In an entirely different vein, Upton composed dramatic images to show off the way designer Julie Hillman combined old and new in the remarkably well-preserved early-20th-century Fifth Avenue maisonette of a contemporary-art collector.
In the den — where a Pierre Chapo coffee table keeps company with floor lamps by Serge Mouille and Charles Trevelyan — Upton’s keen eye captures not only the contrast between the traditional architecture and the modern and contemporary furnishings but, no less important, the lovely bright side light from an unseen window, reflected off the room’s dark gray lacquered walls.
In the living room, Upton highlights other contrasts, taking advantage of light and shadow to bring out the curving shapes of the sculptural furnishings. Here, a Carl Malmsten daybed with classic lines separates two seating areas, one containing exuberant armchairs by Fernando and Humberto Campana, a Hubert Le Gall coffee table and an elegantly precarious-looking stacked-disc table by Mauro Mori — all against a backdrop of artworks by Vik Muniz.
A more lighthearted feeling pervades the Upper East Side apartment of Carol Prisant, the longtime New York editor for The World of Interiors, for which Upton often works and whose editor in chief wrote the book’s foreword. Upton clearly holds Prisant — who died, at the age of 82, not long after writing her entry for the book — in high esteem.
“I can’t think of an apartment that fit a person more perfectly than hers,” he says, adding that she was “quite individual, gregarious and eccentric, yet hugely perceptive.”
Upton’s photographs discreetly and affectionately convey that spirit. Through his lens, her contemporary take on classicism appears spare and elegant, its modest materials — painted plywood floors and marble-patterned wallpaper — presented as if priceless. And he lovingly points up Prisant’s humorous touches, like a plaster reproduction of Jean-Antoine Houdon’s Flayed Man sculpture, a yo-yo dangling from its hand.
The country houses in the book’s “Getaway” section range from rustic to grand. One of the most intriguing belongs to artist Cary Leibowitz and landscape designer Simon Lince, whose Harlem townhouse is in the “City” section.
This Hudson Valley estate, part of which dates to 1795, got a surprising addition in 2011 by influential postmodernists Robert Venturi and Denise Scott Brown.

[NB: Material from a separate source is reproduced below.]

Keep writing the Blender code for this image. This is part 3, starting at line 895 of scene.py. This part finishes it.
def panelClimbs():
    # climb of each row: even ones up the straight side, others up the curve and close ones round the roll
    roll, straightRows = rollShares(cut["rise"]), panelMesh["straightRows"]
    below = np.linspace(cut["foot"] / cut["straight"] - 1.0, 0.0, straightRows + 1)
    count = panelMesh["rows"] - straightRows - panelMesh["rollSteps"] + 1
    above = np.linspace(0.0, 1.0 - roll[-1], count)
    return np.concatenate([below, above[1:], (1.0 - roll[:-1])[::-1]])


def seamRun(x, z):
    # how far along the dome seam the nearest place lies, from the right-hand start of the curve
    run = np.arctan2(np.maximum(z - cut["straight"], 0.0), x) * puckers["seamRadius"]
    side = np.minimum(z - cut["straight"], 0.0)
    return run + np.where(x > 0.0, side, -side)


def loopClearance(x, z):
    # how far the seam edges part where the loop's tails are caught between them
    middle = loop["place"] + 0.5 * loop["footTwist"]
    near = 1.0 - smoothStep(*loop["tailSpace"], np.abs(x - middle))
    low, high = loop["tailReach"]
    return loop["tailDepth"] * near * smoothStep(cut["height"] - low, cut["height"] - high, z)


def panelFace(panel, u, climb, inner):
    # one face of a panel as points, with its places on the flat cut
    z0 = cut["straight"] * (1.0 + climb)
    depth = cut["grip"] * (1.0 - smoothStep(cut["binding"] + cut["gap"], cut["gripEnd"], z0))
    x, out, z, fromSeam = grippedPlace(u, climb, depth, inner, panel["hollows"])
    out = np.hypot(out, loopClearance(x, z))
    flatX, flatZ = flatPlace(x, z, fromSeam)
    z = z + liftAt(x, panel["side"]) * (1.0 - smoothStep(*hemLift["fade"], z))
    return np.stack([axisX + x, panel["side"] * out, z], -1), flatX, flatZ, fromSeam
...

The two-dimensional chinoiserie facade they created is echoed inside by a two-dimensional rendering of a fireplace mantel adorned with portraits of the architects, who also conceived the adjacent dining table and chairs.
Upton’s images of the home reveal its owners to be as eclectically eccentric as its design.

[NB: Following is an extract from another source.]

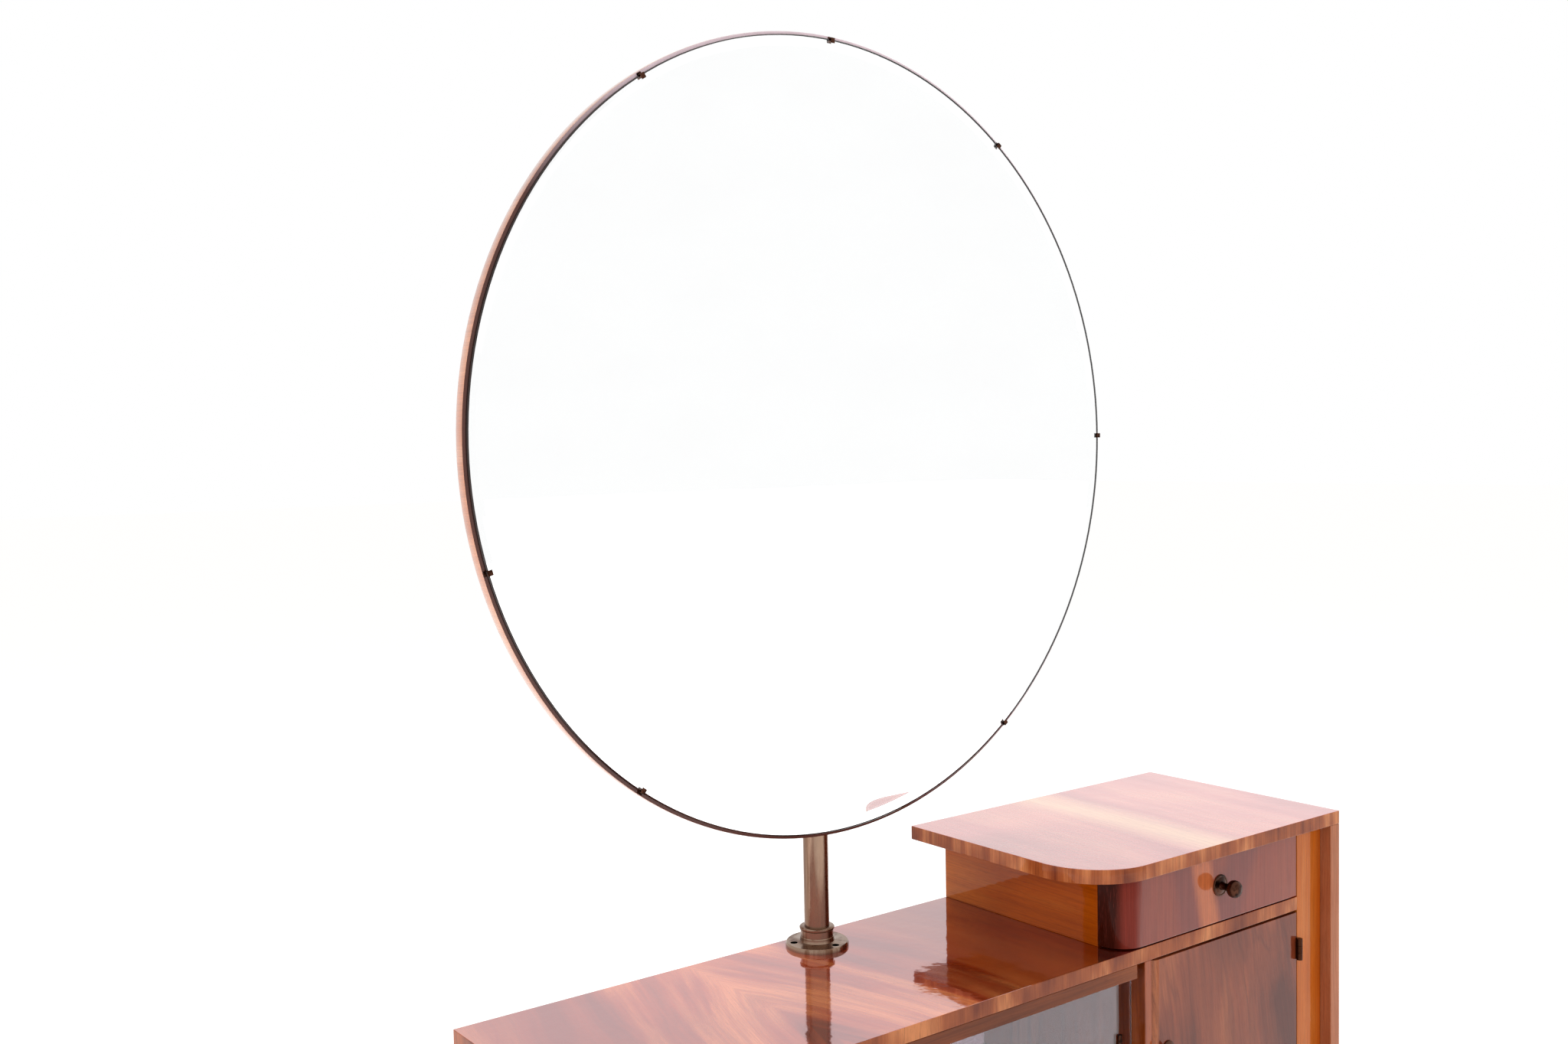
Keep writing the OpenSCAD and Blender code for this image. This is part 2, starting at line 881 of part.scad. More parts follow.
module door_key() {
    color(old_brass) {
        bar_y(key_x, [bow_y, key_end_y], key_z, key_d / 2);
        block([key_x - key_bit_w / 2, key_x + key_bit_w / 2],
              [key_bit_y, key_bit_y + key_bit_t], [key_z - key_bit_r, key_z]);
        difference() {
            translate([key_x, bow_y - bow_d / 2 + bow_lap, key_z])
                rotate([0, 90, 0])
                    translate([0, 0, -bow_t / 2])
                        cylinder(h = bow_t, d = bow_d);
            translate([key_x, bow_y - bow_d / 2 + bow_lap, key_z])
                rotate([0, 90, 0])
                    translate([0, 0, -bow_t])
                        cylinder(h = 2 * bow_t, d = bow_hole_d);
        }
    }
}

// Sliding panes

module pane(x, y) {
    color(glass)
        block([x, x + pane_w], [y - pane_t / 2, y + pane_t / 2], [pane_z0, pane_z1]);
}

// A finger grip on a pane's front face, with its outer side at x
module pane_grip(x, y) {
    color(old_brass)
        block([x, x + grip_w], [y - pane_t / 2 - grip_t, y - pane_t / 2],
              [grip_z, grip_z + grip_h]);
}

module left_pane() {
    pane(left_pane_x, rear_pane_y);
}

module left_pane_grip() {
    pane_grip(left_pane_x + grip_set, rear_pane_y);
}

module right_pane() {
    pane(right_pane_x, front_pane_y);
}

module right_pane_grip() {
    pane_grip(right_pane_x + pane_w - grip_set - grip_w, front_pane_y);
}

// Pole

function flange_screw_spots() =
    [for (a = [0, 120, 240])
        [axis_x + flange_screw_ring * cos(a + flange_screw_turn),
         axis_y + flange_screw_ring * sin(a + flange_screw_turn)]];

module pole_socket() {
    band_z = flange_t + collar_h * (1 - collar_band_h);
    color(metal)
        difference() {
            translate([axis_x, axis_y, low_z])
                rotate_extrude()
                    difference() {
                        union() {
                            square([flange_d / 2, flange_t - flange_edge]);
                            square([flange_d / 2 - flange_edge, flange_t]);
                            square([collar_d / 2, flange_t + collar_h * collar_low_h]);
                            square([collar_d / 2 - collar_step, band_z]);
                            translate([0, band_z])
                                square([collar_d / 2 + collar_band,
                                        collar_h * collar_band_h]);
                        }
                        translate([0, -cut])
                            square([rod_r + run_gap, flange_t + 2 * cut]);
                        translate([0, flange_t])
                            square([pole_d / 2 + run_gap, collar_h + cut]);
                    }
            for (spot = flange_screw_spots())
                flange_screw(spot, screw_gap);
        }
}

module flange_screw(spot, gap) {
    top = low_z + flange_t;
    bar_z(spot[0], spot[1], [top - flange_screw_len, top - gap],
          flange_screw_d / 2 + gap);
    bar_z(spot[0], spot[1], [top - flange_screw_head_t, top + (gap > 0 ? cut : 0)],
          flange_screw_head_d / 2 + gap);
}

module flange_screws() {
    color(old_brass)
        for (spot = flange_screw_spots())
            flange_screw(spot, 0);
}

module pole() {
    color(metal)
        difference() {
            bar_z(axis_x, axis_y, [post_z, head_z], pole_d / 2);
            bar_z(axis_x, axis_y, [post_z - cut, head_z + cut], pole_d / 2 - pole_wall);
        }
}

module tie_rod() {
    color(steel)
        bar_z(axis_x, axis_y, [under_low_z - washer_t - nut_h - rod_out, head_z + head_lap], rod_r);
}

module rod_nut() {
    z = under_low_z - rest_gap;
    color(steel)
        difference() {
            union() {
                bar_z(axis_x, axis_y, [z - washer_t, z], washer_d / 2);
                translate([axis_x, axis_y, z - washer_t - nut_h])
                    cylinder(h = nut_h, d = nut_d, $fn = 6);
            }
            bar_z(axis_x, axis_y, [z - washer_t - nut_h - cut, z + cut], rod_r);
        }
}

module pole_head() {
    color(metal)
        difference() {
            union() {
                bar_z(axis_x, axis_y, [head_z, head_z + head_t], pole_d / 2);
                bar_z(axis_x, axis_y, [head_z - plug_h, head_z], pole_d / 2 - pole_wall);
                block([axis_x - tongue_w / 2, axis_x + tongue_w / 2],
                      [tilt_y, axis_y + tongue_back], [head_z + head_t, tilt_z + tongue_top]);
                block([axis_x - tongue_w / 2, axis_x + tongue_w / 2],
                      [tilt_y - tongue_r, axis_y + tongue_back], [head_z + head_t, tilt_z]);
                bar_x([axis_x - tongue_w / 2, axis_x + tongue_w / 2], tilt_y, tilt_z,
                      tongue_r);
            }
            bar_x([axis_x - tongue_w, axis_x + tongue_w], tilt_y, tilt_z,
                  tilt_bolt_r + run_gap);
            bar_z(axis_x, axis_y, [head_z - plug_h - cut, head_z + head_lap], rod_r);
        }
}

// Mirror, whose parts turn on the tilt bolt

module mirror_board() {
    color(walnut)
        difference() {
            bar_y(axis_x, [disc_front_y, disc_back_y], tilt_z, mirror_r);
            plate_screw_set(screw_gap);
        }
}

module mirror_glass() {
    color(silvered)
        translate([axis_x, disc_front_y, tilt_z])
            rotate([90, 0, 0])
                rotate_extrude()
                    polygon([[0, 0], [glass_r, 0], [glass_r, glass_edge_t],
                             [glass_r - bevel_w, mirror_glass_t], [0, mirror_glass_t]]);
}

// One clip at the disc's right, hooked over the glass's edge
module clip() {
    foot_x = mirror_r - clip_rim;
    riser_x = glass_r + clip_gap;
    hook_y = disc_front_y - glass_edge_t - clip_gap - clip_rim;
    z = [-clip_w / 2, clip_w / 2];
    block([riser_x, foot_x], [disc_front_y - clip_t, disc_front_y], z);
    block([riser_x, riser_x + clip_t], [hook_y - clip_t, disc_front_y], z);
    block([glass_r - clip_hook, riser_x + clip_t], [hook_y - clip_t, hook_y], z);
}

module mirror_clips() {
    color(metal)
        translate([axis_x, 0, tilt_z])
            for (a = clip_angles)
                rotate([0, -a, 0])
                    clip();
}

module plate_screw_set(gap) {
    for (a = plate_screw_angles) {
        x = axis_x + plate_screw_ring * cos(a);
        z = tilt_z + plate_screw_ring * sin(a);
        bar_y(x, [plate_back_y - plate_screw_len, plate_back_y], z,
              plate_screw_d / 2 + gap);
    }
}

module mirror_plate() {
    color(steel)
        difference() {
            union() {
                bar_y(axis_x, [disc_back_y, plate_back_y], tilt_z, plate_r);
                for (x = [axis_x - tongue_w / 2 - ear_gap - ear_t,
                          axis_x + tongue_w / 2 + ear_gap]) {
                    bar_x([x, x + ear_t], tilt_y, tilt_z, tongue_r);
                    block([x, x + ear_t], [plate_back_y, tilt_y],
                          [tilt_z - tongue_r, tilt_z + tongue_r]);
                }
            }
            bar_x([axis_x - plate_r, axis_x + plate_r], tilt_y, tilt_z,
                  tilt_bolt_r + screw_gap);
            plate_screw_set(screw_gap);
        }
}

module plate_screws() {
    color(steel) {
        plate_screw_set(0);
        for (a = plate_screw_angles) {
            x = axis_x + plate_screw_ring * cos(a);
            z = tilt_z + plate_screw_ring * sin(a);
            bar_y(x, [plate_back_y, plate_back_y + plate_screw_head_t], z,
                  plate_screw_head_d / 2);
        }
    }
}

module tilt_bolt() {
    ear_out = tongue_w / 2 + ear_gap + ear_t;
    color(steel) {
        bar_x([axis_x - ear_out, axis_x + ear_out + tilt_bolt_out], tilt_y, tilt_z,
              tilt_bolt_r);
        bar_x([axis_x - ear_out - tilt_head_t, axis_x - ear_out], tilt_y, tilt_z,
              tilt_head_d / 2);
    }
}

module tilt_nut() {
    ear_out = tongue_w / 2 + ear_gap + ear_t;
    color(old_brass)
        difference() {
            bar_x([axis_x + ear_out, axis_x + ear_out + tilt_nut_t], tilt_y, tilt_z,
                  tilt_head_d / 2);
            bar_x([axis_x + ear_out - cut, axis_x + ear_out + tilt_nut_t + cut], tilt_y, tilt_z,
                  tilt_bolt_r);
        }
}

low_top();
upper_glass_track();
lower_glass_track();
left_side();
partition();
bottom_panel();
back_panel();
right_side();
front_stile();
upper_side();
pedestal_top();
upper_back_panel();
plinth_front();
plinth_back();
plinth_rail();
cupboard_shelf();
glass_shelf();
shelf_pins();
drawer_guide();
drawer_kickers();
drawer_stop();
door_stop();
hinge_stile_leaves();
hinge_pins();
hinge_stile_screws();
strike_plate();
pole_socket();
flange_screws();
drawer_front();
drawer_left_side();
drawer_right_side();
drawer_back();
drawer_bottom();
knob_rosette();
drawer_knob();
knob_screw();
door_panel();
hinge_door_leaves();
hinge_door_screws();
escutcheon();
lock_case();
lock_bolt();
door_key();
left_pane();
left_pane_grip();
right_pane();
right_pane_grip();
pole();
tie_rod();
rod_nut();
pole_head();
mirror_board();
mirror_glass();
mirror_clips();
mirror_plate();
plate_screws();
tilt_bolt();
tilt_nut();
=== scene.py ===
"""The looks of a walnut dressing table: a low glass-fronted cabinet, a pedestal with a
drawer and a cupboard, and a round mirror on a turning pole."""

import json
import logging
import math
from collections.abc import Callable, Sequence
from dataclasses import dataclass
from enum import Enum

import bmesh
import bpy
from mathutils import Matrix, Vector

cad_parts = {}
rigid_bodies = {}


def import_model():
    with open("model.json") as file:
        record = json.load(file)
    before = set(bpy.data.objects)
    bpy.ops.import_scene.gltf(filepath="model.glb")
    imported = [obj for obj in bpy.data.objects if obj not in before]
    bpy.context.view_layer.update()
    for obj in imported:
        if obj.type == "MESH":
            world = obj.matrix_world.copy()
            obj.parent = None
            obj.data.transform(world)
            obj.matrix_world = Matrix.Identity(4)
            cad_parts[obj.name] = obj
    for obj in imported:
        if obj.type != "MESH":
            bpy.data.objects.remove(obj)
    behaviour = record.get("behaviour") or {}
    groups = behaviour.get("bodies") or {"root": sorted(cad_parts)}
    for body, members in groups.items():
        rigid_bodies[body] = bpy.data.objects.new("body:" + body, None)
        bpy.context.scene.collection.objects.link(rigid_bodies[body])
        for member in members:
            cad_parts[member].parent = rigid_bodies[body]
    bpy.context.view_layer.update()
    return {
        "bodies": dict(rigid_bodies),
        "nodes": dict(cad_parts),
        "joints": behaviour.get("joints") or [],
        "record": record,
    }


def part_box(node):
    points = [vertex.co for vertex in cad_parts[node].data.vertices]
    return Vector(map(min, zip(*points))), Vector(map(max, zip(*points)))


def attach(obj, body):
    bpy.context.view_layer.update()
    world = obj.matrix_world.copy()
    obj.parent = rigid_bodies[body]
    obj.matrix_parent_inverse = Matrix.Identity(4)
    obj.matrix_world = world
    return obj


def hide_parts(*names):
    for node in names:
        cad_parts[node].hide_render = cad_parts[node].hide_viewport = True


LOG = logging.getLogger("dressing_table")
MM = 0.001
# Distance within which an edge lies on a side of its piece's box
NEAR = 0.5 * MM
# Part of a unit normal from which a face looks that way
FACING = 0.9
# Smallest angle between faces whose edge is softened, in degrees
SHARP = 30.0
# Angle below which edges of metal are shaded smooth, in degrees
ROUND = 35.0
# Part of a unit normal up to which a face isn't turned that way
TURNED = 0.3
# Upright part of an edge's direction below which the edge is level
LEVEL = 0.5
# The way in which a lathe counts its radii
ACROSS = Vector((1, 0, 0))

Triple = tuple[float, float, float]
Screen = tuple[int, int, int]
# The darkest, the usual and the lightest colour of a wood
Tones = tuple[Screen, Screen, Screen]
Socket = bpy.types.NodeSocket
Material = bpy.types.Material
Test = Callable[[Vector, Vector], bool]
Choice = Callable[[Vector, Vector], int]
Way = Callable[[Vector], float]


def linear(colour: Screen) -> Triple:
    """Turns a colour as a screen shows it into the linear colour that shaders take.

    Args:
        colour: Red, green and blue, 0 to 255.

    Returns:
        The linear red, green and blue.
    """
    red, green, blue = (
        p / 12.92 if p <= 0.04045 else ((p + 0.055) / 1.055) ** 2.4
        for p in (value / 255 for value in colour)
    )
    return (red, green, blue)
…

The older parts of the house include what Leibowitz calls the “Grandma Moses Room,” alluding to the outsider artist’s 1950s fabric that he selected to adorn the furniture and windows.
Among the artworks he and Lince chose for other rooms are a loose-lined print by Jonathan Borofsky, mounted above a golden-hued fringed sofa that belonged to Oprah Winfrey, and an unwoven-rope sculpture by Katharine Umsted that resembles a horse’s tail.
In the two-story stairwell, the couple hung vintage photographs of tour groups at Mount Vernon salon-style, covering the walls from floor to ceiling. Upton terms Leibowitz’s curation “thoroughly inspired.”
Upton’s images of another Hudson Valley property — this one belonging to architect David Mann and his partner, Fritz Karch — are a far more muted, like the home itself. Mann and Karch have let their house’s 1783 Federalist architecture (which, Mann notes in the book, “underwent a Greek Revival in the 1830s”) speak for itself, placing the furniture “as if it were sculpture.”
The photographs here illustrate the couple’s refined sensibility, displayed in generously proportioned rooms decorated with just enough furniture and art to make each space feel even more grand.
This is perhaps best exemplified by the dining room, where they mounted a photograph of Tupperware by Richard Caldicott above the fireplace and set Paul McCobb chairs around a classical-looking cast-concrete and resin table.
The same discreet elegance is evident in the central entry hall, which contains a console, its top supported by caryatids sculpted by Hubert Yencesse, that was originally commissioned by Jacques Adnet as a fireplace.
In his text in the book, Mann draws attention to the effect created by “the play of shadows as the sunlight moves around the house and the artwork and furniture are spotlit in turn.”
That worked very well for Upton, who says, “My ambition is always to use daylight.”
Mann and Karch’s house, Upton concludes, is imbued with “a remarkable feeling of ease.” And that’s something you could very well say about his photographs throughout New York Interiors.